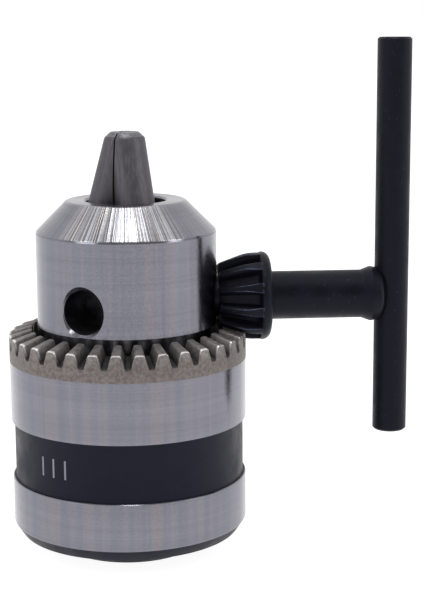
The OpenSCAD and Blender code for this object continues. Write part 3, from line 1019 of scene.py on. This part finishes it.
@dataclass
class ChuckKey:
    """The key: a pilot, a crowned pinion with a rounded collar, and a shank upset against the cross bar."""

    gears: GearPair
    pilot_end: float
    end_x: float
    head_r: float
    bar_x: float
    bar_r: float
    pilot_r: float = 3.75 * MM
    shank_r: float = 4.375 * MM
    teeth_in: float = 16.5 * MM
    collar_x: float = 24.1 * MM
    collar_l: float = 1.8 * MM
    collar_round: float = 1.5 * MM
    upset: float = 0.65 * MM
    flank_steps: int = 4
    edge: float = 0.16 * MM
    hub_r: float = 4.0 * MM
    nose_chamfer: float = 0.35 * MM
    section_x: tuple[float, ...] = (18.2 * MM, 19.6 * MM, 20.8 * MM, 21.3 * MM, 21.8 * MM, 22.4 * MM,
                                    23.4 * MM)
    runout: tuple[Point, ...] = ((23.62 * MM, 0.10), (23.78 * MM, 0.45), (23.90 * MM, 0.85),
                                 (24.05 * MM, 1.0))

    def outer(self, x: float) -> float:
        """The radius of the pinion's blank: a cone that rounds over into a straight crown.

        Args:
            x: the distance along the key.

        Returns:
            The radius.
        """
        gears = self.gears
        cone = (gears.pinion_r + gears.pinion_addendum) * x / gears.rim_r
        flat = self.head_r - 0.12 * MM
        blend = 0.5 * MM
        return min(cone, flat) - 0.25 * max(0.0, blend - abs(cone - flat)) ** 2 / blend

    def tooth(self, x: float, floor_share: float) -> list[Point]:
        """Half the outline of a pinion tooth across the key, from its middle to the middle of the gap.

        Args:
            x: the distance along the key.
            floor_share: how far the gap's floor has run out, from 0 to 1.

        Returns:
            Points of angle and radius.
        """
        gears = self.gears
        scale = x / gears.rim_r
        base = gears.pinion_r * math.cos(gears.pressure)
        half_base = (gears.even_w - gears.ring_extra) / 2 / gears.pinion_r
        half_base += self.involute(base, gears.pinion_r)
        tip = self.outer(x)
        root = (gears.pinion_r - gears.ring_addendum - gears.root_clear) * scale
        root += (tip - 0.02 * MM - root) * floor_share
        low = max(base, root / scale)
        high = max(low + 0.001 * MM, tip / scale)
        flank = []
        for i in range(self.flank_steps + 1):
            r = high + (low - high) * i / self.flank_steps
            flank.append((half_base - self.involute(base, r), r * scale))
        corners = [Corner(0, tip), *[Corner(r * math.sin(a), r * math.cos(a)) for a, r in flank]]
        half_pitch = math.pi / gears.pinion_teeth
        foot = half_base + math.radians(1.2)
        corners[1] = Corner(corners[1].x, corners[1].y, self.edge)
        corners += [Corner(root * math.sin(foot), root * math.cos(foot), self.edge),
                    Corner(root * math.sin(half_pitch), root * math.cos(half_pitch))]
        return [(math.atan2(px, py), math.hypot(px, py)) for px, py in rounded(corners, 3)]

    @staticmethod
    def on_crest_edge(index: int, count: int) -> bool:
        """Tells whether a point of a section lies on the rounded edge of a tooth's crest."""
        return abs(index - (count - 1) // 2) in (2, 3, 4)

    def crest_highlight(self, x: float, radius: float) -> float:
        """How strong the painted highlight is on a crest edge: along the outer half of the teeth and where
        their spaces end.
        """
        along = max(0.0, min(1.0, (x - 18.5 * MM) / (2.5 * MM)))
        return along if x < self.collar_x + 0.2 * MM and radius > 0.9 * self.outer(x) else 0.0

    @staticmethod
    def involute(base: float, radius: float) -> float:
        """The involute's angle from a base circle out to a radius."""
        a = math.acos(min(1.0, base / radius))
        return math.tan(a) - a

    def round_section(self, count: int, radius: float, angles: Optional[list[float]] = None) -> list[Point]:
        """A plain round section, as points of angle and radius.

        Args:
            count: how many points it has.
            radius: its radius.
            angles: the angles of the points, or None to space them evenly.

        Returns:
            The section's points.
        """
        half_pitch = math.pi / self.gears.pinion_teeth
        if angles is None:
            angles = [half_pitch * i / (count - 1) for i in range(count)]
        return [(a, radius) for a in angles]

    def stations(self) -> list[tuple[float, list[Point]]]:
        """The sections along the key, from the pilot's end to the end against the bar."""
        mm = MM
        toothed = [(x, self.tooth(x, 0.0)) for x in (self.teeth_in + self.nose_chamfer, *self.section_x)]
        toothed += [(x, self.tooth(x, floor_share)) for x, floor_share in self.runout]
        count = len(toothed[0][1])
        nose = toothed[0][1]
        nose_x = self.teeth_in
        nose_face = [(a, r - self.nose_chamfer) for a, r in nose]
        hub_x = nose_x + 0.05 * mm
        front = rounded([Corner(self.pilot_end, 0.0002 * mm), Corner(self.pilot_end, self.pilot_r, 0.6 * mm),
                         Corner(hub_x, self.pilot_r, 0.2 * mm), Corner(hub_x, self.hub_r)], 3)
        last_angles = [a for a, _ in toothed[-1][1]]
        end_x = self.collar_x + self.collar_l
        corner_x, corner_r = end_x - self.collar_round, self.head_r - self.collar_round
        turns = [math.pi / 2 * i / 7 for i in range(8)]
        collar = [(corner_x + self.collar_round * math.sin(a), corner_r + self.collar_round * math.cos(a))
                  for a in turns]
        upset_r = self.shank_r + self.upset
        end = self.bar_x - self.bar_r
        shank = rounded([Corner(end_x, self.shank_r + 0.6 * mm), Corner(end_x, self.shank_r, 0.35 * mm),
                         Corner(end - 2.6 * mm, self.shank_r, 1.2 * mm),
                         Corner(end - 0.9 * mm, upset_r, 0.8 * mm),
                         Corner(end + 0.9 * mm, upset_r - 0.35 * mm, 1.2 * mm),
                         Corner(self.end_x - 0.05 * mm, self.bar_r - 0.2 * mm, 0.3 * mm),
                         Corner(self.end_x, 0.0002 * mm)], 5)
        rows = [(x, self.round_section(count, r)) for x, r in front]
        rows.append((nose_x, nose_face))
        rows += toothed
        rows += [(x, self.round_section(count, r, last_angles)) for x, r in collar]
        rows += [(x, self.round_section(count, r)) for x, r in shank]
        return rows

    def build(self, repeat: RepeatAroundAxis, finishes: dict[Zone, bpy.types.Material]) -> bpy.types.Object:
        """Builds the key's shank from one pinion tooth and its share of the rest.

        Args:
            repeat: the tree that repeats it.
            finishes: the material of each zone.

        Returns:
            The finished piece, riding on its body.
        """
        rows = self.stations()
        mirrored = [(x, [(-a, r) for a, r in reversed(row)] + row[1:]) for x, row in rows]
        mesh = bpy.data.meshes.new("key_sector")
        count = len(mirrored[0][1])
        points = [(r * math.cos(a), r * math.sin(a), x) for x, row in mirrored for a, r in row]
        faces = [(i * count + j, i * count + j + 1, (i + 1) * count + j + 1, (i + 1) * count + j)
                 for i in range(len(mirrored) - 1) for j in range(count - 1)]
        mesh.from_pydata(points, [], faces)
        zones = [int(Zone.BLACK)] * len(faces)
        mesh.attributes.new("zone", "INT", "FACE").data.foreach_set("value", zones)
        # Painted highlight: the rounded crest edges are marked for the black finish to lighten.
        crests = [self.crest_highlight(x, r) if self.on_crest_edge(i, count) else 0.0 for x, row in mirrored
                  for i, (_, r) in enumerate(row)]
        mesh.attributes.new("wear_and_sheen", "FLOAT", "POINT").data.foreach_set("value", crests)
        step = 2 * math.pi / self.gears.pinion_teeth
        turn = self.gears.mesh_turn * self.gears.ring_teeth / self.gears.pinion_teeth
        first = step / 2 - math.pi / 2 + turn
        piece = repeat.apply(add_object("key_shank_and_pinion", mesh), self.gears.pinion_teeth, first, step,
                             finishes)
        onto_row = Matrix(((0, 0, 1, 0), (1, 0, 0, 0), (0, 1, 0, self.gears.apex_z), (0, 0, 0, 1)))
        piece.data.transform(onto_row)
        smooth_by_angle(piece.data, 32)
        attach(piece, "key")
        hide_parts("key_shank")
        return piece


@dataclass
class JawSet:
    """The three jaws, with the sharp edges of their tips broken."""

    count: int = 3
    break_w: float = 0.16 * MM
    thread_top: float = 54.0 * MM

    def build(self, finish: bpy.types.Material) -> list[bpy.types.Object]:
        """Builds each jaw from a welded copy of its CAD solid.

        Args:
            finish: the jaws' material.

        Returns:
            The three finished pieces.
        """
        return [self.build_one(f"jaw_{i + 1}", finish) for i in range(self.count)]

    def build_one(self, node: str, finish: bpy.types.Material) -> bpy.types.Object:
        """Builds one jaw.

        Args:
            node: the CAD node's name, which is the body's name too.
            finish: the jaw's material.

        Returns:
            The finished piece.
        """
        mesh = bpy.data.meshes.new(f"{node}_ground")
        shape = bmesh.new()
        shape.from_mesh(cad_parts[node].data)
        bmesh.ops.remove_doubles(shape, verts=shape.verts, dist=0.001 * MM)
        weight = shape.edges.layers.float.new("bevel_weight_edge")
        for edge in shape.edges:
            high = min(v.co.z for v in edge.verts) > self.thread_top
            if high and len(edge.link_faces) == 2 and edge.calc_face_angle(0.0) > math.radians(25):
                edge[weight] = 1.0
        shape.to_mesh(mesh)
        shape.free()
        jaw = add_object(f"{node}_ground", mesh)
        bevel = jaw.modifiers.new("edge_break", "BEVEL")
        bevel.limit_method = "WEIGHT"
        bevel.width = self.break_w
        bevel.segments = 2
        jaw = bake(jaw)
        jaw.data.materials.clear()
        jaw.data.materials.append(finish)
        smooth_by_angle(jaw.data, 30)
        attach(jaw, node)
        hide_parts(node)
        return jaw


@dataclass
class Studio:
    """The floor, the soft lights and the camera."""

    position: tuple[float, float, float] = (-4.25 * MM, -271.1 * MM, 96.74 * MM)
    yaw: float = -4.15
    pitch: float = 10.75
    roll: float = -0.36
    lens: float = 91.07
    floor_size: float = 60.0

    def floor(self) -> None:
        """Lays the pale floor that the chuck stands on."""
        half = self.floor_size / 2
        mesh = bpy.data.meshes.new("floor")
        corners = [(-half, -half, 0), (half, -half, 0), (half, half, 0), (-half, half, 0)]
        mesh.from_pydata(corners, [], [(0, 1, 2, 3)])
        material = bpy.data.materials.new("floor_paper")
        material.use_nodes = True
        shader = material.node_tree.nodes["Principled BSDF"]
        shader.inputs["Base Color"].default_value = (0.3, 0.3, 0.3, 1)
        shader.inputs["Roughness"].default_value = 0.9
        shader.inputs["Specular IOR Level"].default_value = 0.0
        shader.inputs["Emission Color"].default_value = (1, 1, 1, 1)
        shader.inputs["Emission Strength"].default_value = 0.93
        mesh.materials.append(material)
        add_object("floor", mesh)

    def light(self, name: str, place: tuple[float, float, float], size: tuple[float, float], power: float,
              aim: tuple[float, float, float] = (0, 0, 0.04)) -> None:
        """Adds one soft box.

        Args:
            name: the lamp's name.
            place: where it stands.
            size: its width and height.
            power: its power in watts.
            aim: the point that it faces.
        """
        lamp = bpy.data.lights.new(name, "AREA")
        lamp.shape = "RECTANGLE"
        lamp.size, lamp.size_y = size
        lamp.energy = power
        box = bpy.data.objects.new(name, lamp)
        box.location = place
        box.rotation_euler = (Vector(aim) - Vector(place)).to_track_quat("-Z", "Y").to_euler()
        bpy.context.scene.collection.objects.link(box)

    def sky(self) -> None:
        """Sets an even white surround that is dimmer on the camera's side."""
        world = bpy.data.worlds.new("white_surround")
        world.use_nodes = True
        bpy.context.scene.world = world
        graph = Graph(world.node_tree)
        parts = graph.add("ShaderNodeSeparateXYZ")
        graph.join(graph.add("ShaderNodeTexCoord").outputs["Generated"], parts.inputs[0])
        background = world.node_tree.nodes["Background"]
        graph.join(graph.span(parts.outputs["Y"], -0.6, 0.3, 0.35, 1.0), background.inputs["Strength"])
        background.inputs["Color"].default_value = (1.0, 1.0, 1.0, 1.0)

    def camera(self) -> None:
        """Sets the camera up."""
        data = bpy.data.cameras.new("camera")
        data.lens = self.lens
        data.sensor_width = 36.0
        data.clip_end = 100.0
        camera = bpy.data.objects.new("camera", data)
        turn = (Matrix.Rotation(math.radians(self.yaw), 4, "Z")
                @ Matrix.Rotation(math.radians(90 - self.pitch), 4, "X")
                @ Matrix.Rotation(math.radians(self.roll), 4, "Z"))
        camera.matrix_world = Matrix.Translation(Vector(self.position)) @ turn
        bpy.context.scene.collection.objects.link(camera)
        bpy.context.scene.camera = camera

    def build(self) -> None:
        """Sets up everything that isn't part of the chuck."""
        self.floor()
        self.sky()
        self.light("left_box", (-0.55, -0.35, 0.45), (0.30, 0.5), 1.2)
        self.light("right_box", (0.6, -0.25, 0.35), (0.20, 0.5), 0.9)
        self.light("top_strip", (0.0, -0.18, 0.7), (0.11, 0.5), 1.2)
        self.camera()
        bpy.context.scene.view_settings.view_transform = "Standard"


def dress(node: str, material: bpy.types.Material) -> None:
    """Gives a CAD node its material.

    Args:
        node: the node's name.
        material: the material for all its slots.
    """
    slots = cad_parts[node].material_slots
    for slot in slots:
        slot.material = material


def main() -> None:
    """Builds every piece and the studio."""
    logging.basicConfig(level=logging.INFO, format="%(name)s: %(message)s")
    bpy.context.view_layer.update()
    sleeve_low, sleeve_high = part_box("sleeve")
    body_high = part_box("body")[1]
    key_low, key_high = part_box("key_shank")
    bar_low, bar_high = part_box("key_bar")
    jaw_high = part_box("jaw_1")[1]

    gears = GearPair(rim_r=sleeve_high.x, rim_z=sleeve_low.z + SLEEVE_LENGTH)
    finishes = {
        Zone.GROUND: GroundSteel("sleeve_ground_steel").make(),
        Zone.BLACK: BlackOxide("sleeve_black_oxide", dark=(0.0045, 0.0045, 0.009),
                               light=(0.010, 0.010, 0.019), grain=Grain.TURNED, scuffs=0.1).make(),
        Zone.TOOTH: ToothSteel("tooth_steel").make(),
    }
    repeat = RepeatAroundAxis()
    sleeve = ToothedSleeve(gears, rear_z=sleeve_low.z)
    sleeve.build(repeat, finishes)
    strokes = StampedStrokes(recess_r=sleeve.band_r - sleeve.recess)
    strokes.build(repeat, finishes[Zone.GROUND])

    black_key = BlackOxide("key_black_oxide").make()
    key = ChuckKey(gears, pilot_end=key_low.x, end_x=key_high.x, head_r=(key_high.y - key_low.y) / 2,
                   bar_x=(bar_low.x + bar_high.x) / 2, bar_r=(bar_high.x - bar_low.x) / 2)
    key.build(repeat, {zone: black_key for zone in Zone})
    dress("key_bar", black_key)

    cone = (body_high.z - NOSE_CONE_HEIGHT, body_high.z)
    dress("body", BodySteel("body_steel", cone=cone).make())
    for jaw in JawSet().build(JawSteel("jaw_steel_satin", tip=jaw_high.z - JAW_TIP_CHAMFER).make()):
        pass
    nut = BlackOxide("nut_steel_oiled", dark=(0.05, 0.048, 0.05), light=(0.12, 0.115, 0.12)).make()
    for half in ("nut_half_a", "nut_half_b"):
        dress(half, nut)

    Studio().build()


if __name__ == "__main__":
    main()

○ ○ ○ ○ ○ ○ ○

**Instructions for the task:**
Starting at the top of the data above, repeat every line exactly until the line containing "pilot, a crowned" has been given, then stop.

**Task answer:**
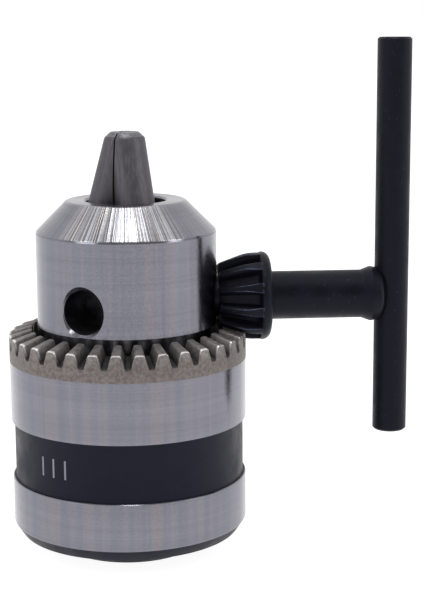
The OpenSCAD and Blender code for this object continues. Write part 3, from line 1019 of scene.py on. This part finishes it.
@dataclass
class ChuckKey:
    """The key: a pilot, a crowned pinion with a rounded collar, and a shank upset against the cross bar."""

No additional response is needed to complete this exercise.